(Invited) What would Thomas Malthus tell us in the 21st Century?: Experiences in the Water-Energy-Food Nexus from an International Development Perspective

Monday, 2 October 2017: 14:05
National Harbor 10 (Gaylord National Resort and Convention Center)
F. Miralles-Wilhelm (Earth Systems Science Interdisciplinary Center)
Ongoing research focused on analyzing the synergies and tradeoffs posed by the water-energy-food nexus is presented.

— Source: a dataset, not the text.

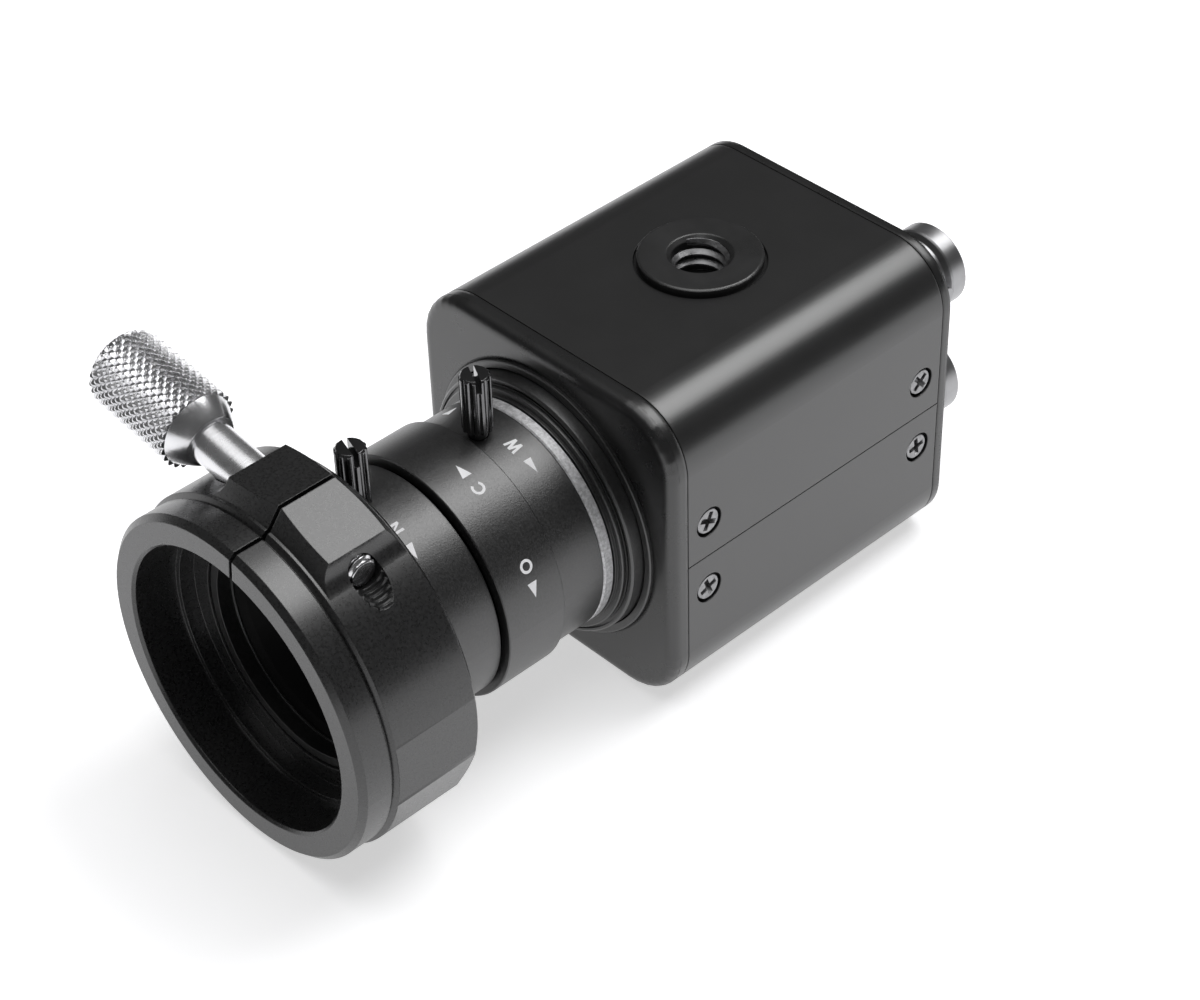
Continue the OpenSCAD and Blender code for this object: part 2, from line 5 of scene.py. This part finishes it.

This covers the need for quantitative tools (e.g., data, models) to support the analysis of integrated water, energy and food systems, from three perspectives relevant to the work of international development organizations: dialog with countries and increasing awareness of “nexus” thinking and planning, building regional and in-country capacity toward integrated planning and identification/evaluation of trade-offs and synergies in developing such systems, and fostering interdisciplinary expertise in principles, algorithms, and model formulations for understanding and evaluating the potential of implementing nexus approaches within a systems perspective. This research stresses the necessity of integrating areas of disciplinary expertise, the ability to identify and address shared needs of water, energy and food stakeholders, and facilitating tailored analyses over different spatial and temporal scales. Outputs and products of recent nexus work will highlight further research and development needs focused on upstream sector planning in order to identify primary opportunities and constraints to water, energy, and food system development, and also result in an improved understanding of economic and social trade-offs among competing nexus priorities, and particularly prioritization of sector investments. Three recent studies in South Africa, China and Latin America are presented as examples of nexus tradeoffs offering a rationale for investment rationalization and priorities.